A problem now presents itself. Not every conception of the good is valuable in the way
expressed by Humboldt’s claim. Some conceptions of the good, including some which are
consistent with justice, add nothing to the full and valuable development of human powers and
talents. Nonetheless, some of these conceptions are (likely) reasonable in the sense implicated in
the hypotheticalist view of the collective authorization condition.
The problem is not simply that Humboldt’s claim does not line up neatly with this
condition. It is rather that the appeal to this claim does not adequately express the
accommodation to pluralism that is required. An adequate characterization of political autonomy
for the modern political world, it is often said, must acknowledge the limited “scope of practical
reason.”5 Fully reasonable people who live under free conditions can accept misguided
conceptions of the good. That fact, if it is a fact, may be unfortunate, but it is a consequence of
the limits of practical reason; and it must be acknowledged if the pursuit of political autonomy is
not to become the dangerous business of enforced homogeneity that those who reject political
autonomy suspect it will become.
Suppose that we accept these claims. Then we must press the retreat further. For the
limits of practical reason, if accepted, also explain why good faith efforts by fully competent
reasoners will lead them to disagree on questions of justice. This will be case, even if the
reasoners in question are all committed to supporting a conception of justice that other citizens
can collectively authorize. A conception of political autonomy for the modern world, it now
must be said, must abandon the claim that every citizen should have a similar sense of justice.

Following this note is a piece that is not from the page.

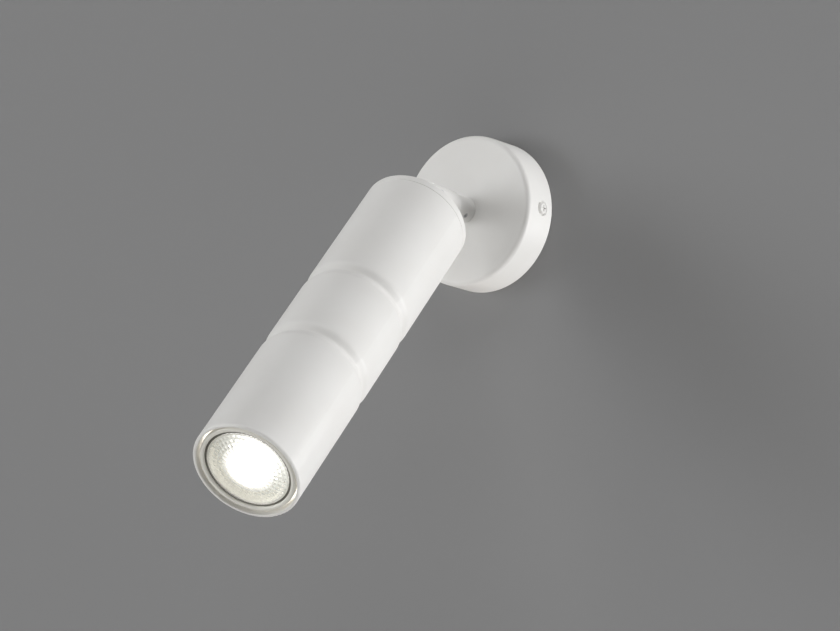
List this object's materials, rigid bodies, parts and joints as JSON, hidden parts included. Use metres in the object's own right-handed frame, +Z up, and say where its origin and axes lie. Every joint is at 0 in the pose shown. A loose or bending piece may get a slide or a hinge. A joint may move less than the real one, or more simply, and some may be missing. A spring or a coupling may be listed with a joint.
{
  "type": "pivoting spotlight wall light",
  "caption": "Round wall canopy on a slotted bracket, a neck with a swivelling and tilting fork knuckle, and a long grooved tube spotlight with a twist-lock reflector lamp.",
  "frame": {"origin": "middle of the canopy's back, in the plane of the wall, at the centre of the two wall-screw slots", "axes": "+X to the right seen from the room, +Y into the wall, +Z up"},
  "size_m": [0.084, 0.2307, 0.2213],
  "materials": {
    "white_paint": "matte",
    "zinc_steel": "satin",
    "brass": "satin",
    "nickel": "polished",
    "nylon": "matte",
    "terminal_plastic": "satin",
    "live_sleeve": "satin",
    "neutral_sleeve": "satin",
    "earth_sleeve": "satin",
    "ceramic": "matte",
    "lamp_glass": "gloss",
    "lens": "gloss",
    "board": "matte",
    "chip": "matte",
    "lamp_plastic": "matte",
    "driver_board": "satin"
  },
  "bodies": {
    "canopy": {"canopy_cup": "white_paint", "wall_bracket": "zinc_steel", "side_screws": "white_paint", "terminal_block": "terminal_plastic", "terminal_sleeves": "brass", "clamp_screws": "zinc_steel", "block_screw": "zinc_steel", "earth_screw": "zinc_steel", "earth_tag": "brass", "live_lead": "live_sleeve", "neutral_lead": "neutral_sleeve", "earth_lead": "earth_sleeve", "neck": "white_paint", "neck_grub_screw": "zinc_steel", "neck_nut": "zinc_steel", "neck_washer": "zinc_steel"},
    "fork": {"swivel_washer": "nylon", "swivel_fork": "white_paint", "hinge_screw": "zinc_steel", "hinge_nut": "zinc_steel", "tilt_washers": "nylon"},
    "head": {"tilt_knuckle": "white_paint", "knuckle_washer": "zinc_steel", "knuckle_nut": "zinc_steel", "rear_cap": "white_paint", "lamp_tube": "white_paint", "tie_screws": "zinc_steel", "carrier_plate": "zinc_steel", "lampholder": "ceramic", "holder_screws": "zinc_steel", "holder_contacts": "brass", "head_earth_screw": "zinc_steel", "head_earth_tag": "brass", "head_live_lead": "live_sleeve", "head_neutral_lead": "neutral_sleeve", "head_earth_lead": "earth_sleeve", "lamp_glass": "lamp_glass", "lamp_lens": "lens", "led_board": "board", "led_chips": "chip", "lamp_base": "lamp_plastic", "lamp_driver": "driver_board", "lamp_pins": "nickel"}
  },
  "joints": [
    {"name": "head_swivel", "type": "hinge", "parent": "canopy", "child": "fork", "pos_m": [0, 0, 0], "axis": [0, -1, 0], "range_deg": [-165.4, 154.6]},
    {"name": "head_tilt", "type": "hinge", "parent": "fork", "child": "head", "pos_m": [0, -0.0532, 0], "axis": [0.9956, 0, 0.0941], "range_deg": [-135.9, 44.1]}
  ]
}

The homogeneity that Rawls claimed characterizes a well-ordered society will not come about
under free conditions.
What then is left after this further retreat? The popular answer today is that there exist a
family of conceptions of justice, and that if any member of the family is selected by democratic
means, then the institutions that this conception regulates will be such that they can be authorized
by all. Political autonomy is thus achievable, even in the face of disagreement over justice and
the good. Call this weak political autonomy to contrast it with the strong political autonomy that
is realized when citizens share a conception of justice. Given reasonable pluralism, weak
political autonomy will not be achieved unless citizens aim to achieve it. (It is extremely
unlikely that it would result as a by-product of each citizen pursuing justice as he sees it.) Here
then is the picture that we have arrived at. Each reasonable citizen aims at a conception of
justice that, or so she believes in good faith, could be reasonably endorsed by all. Reasonable
citizens as a group agree on a set of such conceptions, but disagree over which member of the set
is the best. Still, since they agree on the set, they can agree that any member of the set, if
selected by the right kind of procedure, could serve as a legitimate conception of justice in the
sense that it could be authorized by all. Under the pressure of pluralism, this weak instantiation
of political autonomy becomes as close as we in the modern world can come to the Rousseauian
ideal of citizens giving the law to themselves.

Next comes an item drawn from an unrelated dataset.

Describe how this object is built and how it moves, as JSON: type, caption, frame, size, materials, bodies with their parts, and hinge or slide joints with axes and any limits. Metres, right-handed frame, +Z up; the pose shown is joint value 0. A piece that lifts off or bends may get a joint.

So construed, political autonomy may be a valid ideal for modern societies. It is not, I
think, obviously utopian in the pejorative sense. Still, more needs to be said. There are different
ways to understand the nature of this value. Most importantly, it can be understood either to
generate requirements or, as I will put it, aspirations. This difference in the kind of demands that
a value generates I will refer to as its normative status.
Normative requirements are internally related to permissions. If some course of action is
required for a particular agent on a particular occasion, then he is not permitted not to do it. It is
possible that political autonomy generates requirements for societies capable of achieving it.

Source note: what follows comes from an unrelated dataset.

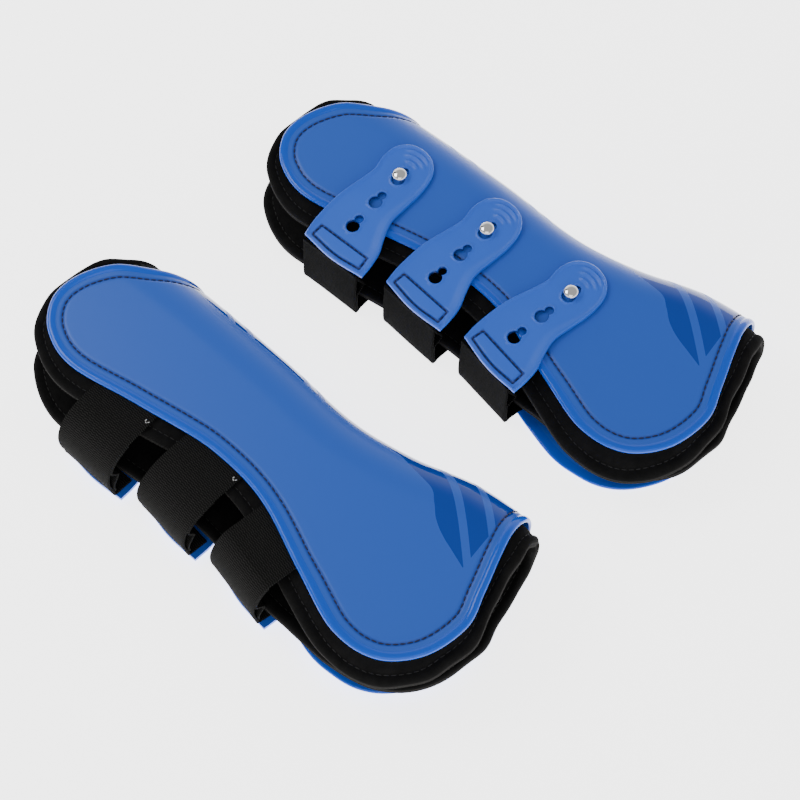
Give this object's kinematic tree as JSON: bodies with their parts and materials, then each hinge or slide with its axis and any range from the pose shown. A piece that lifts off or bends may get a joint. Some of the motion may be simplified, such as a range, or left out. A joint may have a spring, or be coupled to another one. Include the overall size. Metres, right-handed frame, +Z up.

The value might explain why modern societies are morally required to satisfy the two conditions
we have been discussing – the participation condition and the collective authorization condition.
Failure to satisfy either or both conditions would render illegitimate (i.e. morally impermissible)
the exercise of political authority in these societies.
By contrast, if political autonomy is an aspirational ideal, then it will not generate
requirements to comply with its component conditions. The failure to realize political autonomy
will be a shortcoming of the society, but it will not undercut the moral permissibility of the
political authority exercised in the society. This point explains why, as I hinted at earlier, it is no
contradiction to affirm the value of political autonomy while rejecting the contractualist principle
of political legitimacy that requires political institutions to satisfy the collective authorization
condition. The contractualist principle in question articulates a requirement for morally
permissible institutions, but if political autonomy is an aspirational ideal, then it will generate no
A good case can be made that political autonomy is best viewed as an aspirational ideal.
The case appeals to the very concern that guided the characterization of the value in response to
what I termed the pressure of pluralism. That concern is that in characterizing the value of
political autonomy we should be sensitive to its feasibility. The move from actualist to
hypotheticalist collective authorization, the retreat from Rousseau’s ideal of a community united
on ethics and religion to one united only on justice and the retreat from strong to weak political
autonomy were all spurred by the need to reconcile political autonomy with the pluralism of the
Aspirational values are values to be approximated. They represent a form of excellence
that is achieved to a greater or lesser extent. By contrast, values that generate requirements are
best understood as ones that either are or are not realized. Thus, if political autonomy generates
a requirement that all citizens must be able to reasonably endorse the terms of their political
association, then if this requirement were not fully satisfied, then the value would not be realized.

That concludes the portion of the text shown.